[Scripts that build objects]

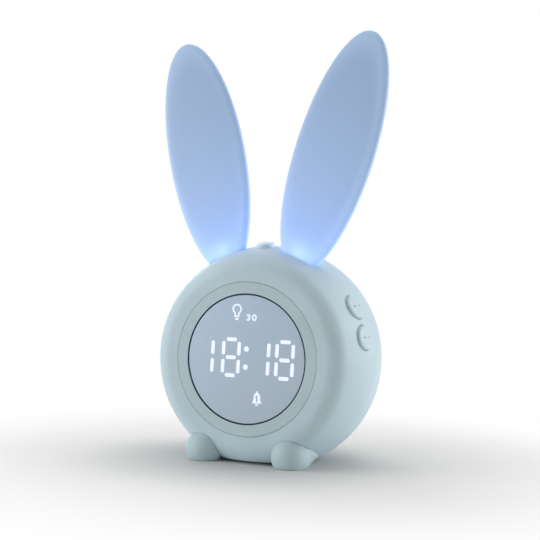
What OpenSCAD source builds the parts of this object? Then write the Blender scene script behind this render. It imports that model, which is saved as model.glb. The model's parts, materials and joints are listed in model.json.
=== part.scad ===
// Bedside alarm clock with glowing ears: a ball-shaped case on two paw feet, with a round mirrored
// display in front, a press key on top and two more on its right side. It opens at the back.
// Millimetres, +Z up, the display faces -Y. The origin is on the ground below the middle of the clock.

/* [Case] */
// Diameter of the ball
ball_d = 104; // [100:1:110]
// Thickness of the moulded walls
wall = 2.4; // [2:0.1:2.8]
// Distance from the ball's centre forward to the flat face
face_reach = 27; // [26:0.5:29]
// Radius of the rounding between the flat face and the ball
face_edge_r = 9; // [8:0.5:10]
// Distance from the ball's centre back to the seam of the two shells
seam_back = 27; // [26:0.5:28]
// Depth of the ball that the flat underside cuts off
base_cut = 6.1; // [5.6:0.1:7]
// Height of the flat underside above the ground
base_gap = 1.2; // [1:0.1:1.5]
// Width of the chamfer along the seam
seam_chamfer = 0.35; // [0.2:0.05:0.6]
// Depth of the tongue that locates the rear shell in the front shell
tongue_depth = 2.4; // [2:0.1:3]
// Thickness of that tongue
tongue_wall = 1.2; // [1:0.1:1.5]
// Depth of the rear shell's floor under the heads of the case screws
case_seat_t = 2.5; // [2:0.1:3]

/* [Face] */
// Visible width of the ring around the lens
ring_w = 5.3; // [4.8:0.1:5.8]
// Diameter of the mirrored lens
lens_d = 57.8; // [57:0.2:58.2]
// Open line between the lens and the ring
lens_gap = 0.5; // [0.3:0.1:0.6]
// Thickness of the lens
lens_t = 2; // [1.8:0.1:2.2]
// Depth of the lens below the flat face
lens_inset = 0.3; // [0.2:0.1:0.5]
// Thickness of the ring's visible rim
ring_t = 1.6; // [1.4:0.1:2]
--
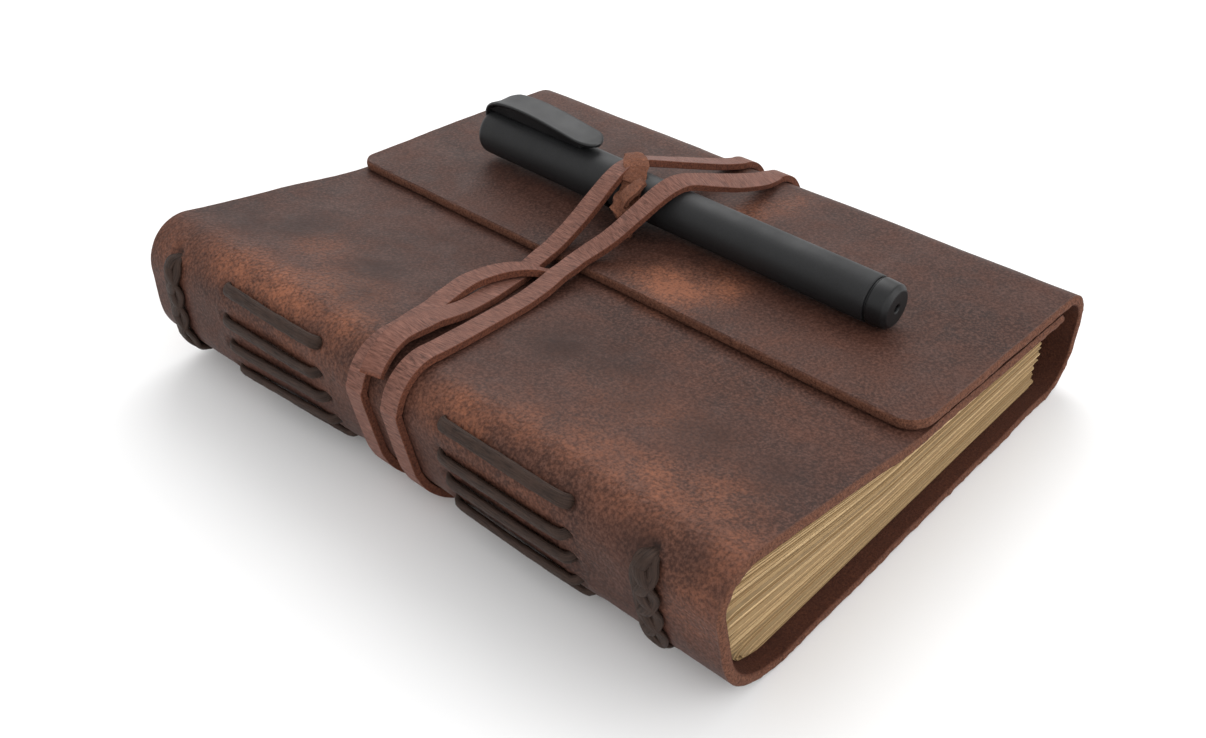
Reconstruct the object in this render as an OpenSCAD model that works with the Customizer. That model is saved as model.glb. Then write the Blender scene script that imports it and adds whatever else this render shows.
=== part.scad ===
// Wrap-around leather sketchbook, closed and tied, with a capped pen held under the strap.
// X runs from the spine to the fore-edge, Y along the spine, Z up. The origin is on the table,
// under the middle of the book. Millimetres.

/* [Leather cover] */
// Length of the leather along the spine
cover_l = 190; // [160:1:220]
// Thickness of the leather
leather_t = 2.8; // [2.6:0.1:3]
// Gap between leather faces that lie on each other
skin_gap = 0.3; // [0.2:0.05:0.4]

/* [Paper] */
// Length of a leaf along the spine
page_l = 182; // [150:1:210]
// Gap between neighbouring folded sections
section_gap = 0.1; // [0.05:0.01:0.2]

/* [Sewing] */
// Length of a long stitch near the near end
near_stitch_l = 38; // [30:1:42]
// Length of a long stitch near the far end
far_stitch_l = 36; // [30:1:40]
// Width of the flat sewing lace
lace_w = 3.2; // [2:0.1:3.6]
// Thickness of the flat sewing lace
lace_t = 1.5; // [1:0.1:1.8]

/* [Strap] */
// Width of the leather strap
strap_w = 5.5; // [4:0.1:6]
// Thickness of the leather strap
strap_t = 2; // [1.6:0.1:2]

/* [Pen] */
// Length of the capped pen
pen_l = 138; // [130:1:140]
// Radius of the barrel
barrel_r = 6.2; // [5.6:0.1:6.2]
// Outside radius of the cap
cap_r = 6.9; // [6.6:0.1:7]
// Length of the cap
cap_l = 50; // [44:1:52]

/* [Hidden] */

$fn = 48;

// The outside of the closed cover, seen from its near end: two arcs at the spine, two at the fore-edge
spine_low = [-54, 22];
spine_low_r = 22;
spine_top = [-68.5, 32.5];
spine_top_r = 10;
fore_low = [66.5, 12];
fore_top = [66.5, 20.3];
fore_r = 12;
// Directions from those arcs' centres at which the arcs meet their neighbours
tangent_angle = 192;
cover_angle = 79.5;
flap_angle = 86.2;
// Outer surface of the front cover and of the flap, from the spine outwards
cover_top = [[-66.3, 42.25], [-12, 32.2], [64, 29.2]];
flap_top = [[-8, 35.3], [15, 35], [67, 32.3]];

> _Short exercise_
Return exactly the lines above from the line that has "Reconstruct the object" through the line that has "strap_t = 2; // [1.6:0.1:2]", inclusive, and nothing else.

> _The answer_
Reconstruct the object in this render as an OpenSCAD model that works with the Customizer. That model is saved as model.glb. Then write the Blender scene script that imports it and adds whatever else this render shows.
=== part.scad ===
// Wrap-around leather sketchbook, closed and tied, with a capped pen held under the strap.
// X runs from the spine to the fore-edge, Y along the spine, Z up. The origin is on the table,
// under the middle of the book. Millimetres.

/* [Leather cover] */
// Length of the leather along the spine
cover_l = 190; // [160:1:220]
// Thickness of the leather
leather_t = 2.8; // [2.6:0.1:3]
// Gap between leather faces that lie on each other
skin_gap = 0.3; // [0.2:0.05:0.4]

/* [Paper] */
// Length of a leaf along the spine
page_l = 182; // [150:1:210]
// Gap between neighbouring folded sections
section_gap = 0.1; // [0.05:0.01:0.2]

/* [Sewing] */
// Length of a long stitch near the near end
near_stitch_l = 38; // [30:1:42]
// Length of a long stitch near the far end
far_stitch_l = 36; // [30:1:40]
// Width of the flat sewing lace
lace_w = 3.2; // [2:0.1:3.6]
// Thickness of the flat sewing lace
lace_t = 1.5; // [1:0.1:1.8]

/* [Strap] */
// Width of the leather strap
strap_w = 5.5; // [4:0.1:6]
// Thickness of the leather strap
strap_t = 2; // [1.6:0.1:2]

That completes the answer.